庄恕听完觉得无比可笑和讽刺。药单被他攥得紧紧的,轻轻薄薄的一张纸像刀子般剜着他的手心。

傅博文又道:“我正式向你道歉。为当年我们犯下的错,为你母亲的不幸。”

说罢,傅博文沉沉的朝庄恕鞠了一躬。

“这一句轻飘飘的道歉有什么用!”庄恕几乎忍不住心里蓬勃的怒气,“我的母亲还是一个害人惨死的护士!你和修敏齐依旧风生水起!什么都没有变!”

钟西北看出庄恕快控制不住的情绪,不得不出言相劝:“小斌,没有办法的。一切都不会变的。时间隔得太久远,档案已经封存,一切都是定局了…”

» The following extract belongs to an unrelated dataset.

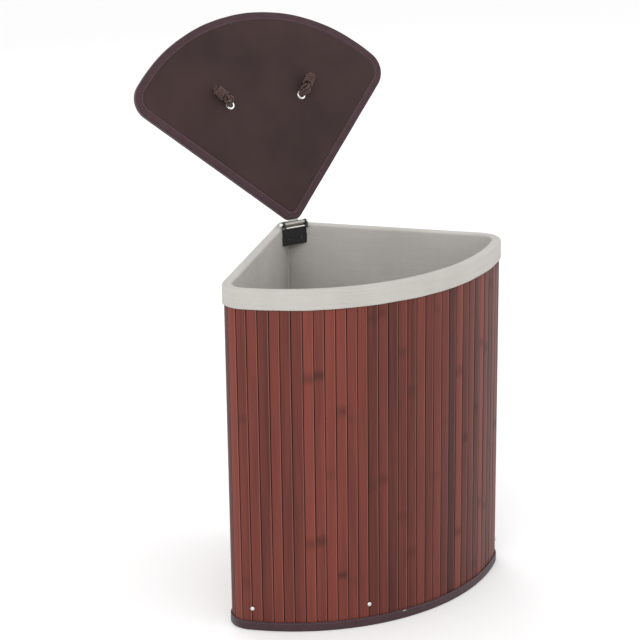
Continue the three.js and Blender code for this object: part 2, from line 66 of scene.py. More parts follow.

“这个!”庄恕挥挥手里的药单,“我有这个也不行吗?”

“有谁能证明这张药单的真实性吗?没有!你把这个交给卫生局,没有人能证明档案里的药单是真的,还是你手里这张是真的。”

庄恕垂下手。五雷轰顶般的,他站不住似的向后退了一步。居然…做了这么多,却什么都不能改变。一切都是徒劳,仿佛回到了三十年前,他站在医院走廊里似的,什么都没有发生,什么都没有改变。

庄恕头也不回的离开天台。钟西北和傅博文两人只剩叹气。



晚上,所有的云都遮住月亮,透过厚薄不一的云层发出一丝能证明身份的仙气。月亮还在,却没人能看见。

庄恕望着云,发呆。

季白一开始就留意到了庄恕心情不太好,怪怪的一种状态。季白希望能让他冷静一下从而缓解,没想到临近半夜,庄恕还是一种很恍惚的样子。

季白不由得去问庄恕:“怎么了,出什么事了?”

庄恕把头转过来对着季白,他笑了一下,没说话。他从桌上拿起一个月饼,撕开包装袋,掰了一瓣递给季白。季白没有犹豫就接过,老老实实的咬上一大口。

“饿了?吃月饼不顶饱,我去给你做点吃的。”

“不是的。”庄恕摇头,“我只是很久没能吃到这么甜的月饼了,很香。谢谢。”

季白低头看看手里的月饼。不对,月饼在北京的时候被母亲塞着吃过很多,差点就腻了,什么“甜”“香”都那么不正常。

“怎么了?”季白心里开始有不好的预感,直觉告诉他庄恕现在被某些东西压的喘不过气来。他心里盼望直觉是不对的!

“我的妈妈也会做月饼,大小和这个差不多,豆沙馅的,特别甜。她走了之后我就没再吃过那样甜月饼了……现在这个…”庄恕大口咬下月饼,“一样甜。”

季白没有说话。庄恕很少在他面前提到这位已经过世了的母亲,如果今天的心情异样和过往的事情有关,那一定不太妙。季白搭在膝盖上的手用力的握了握拳。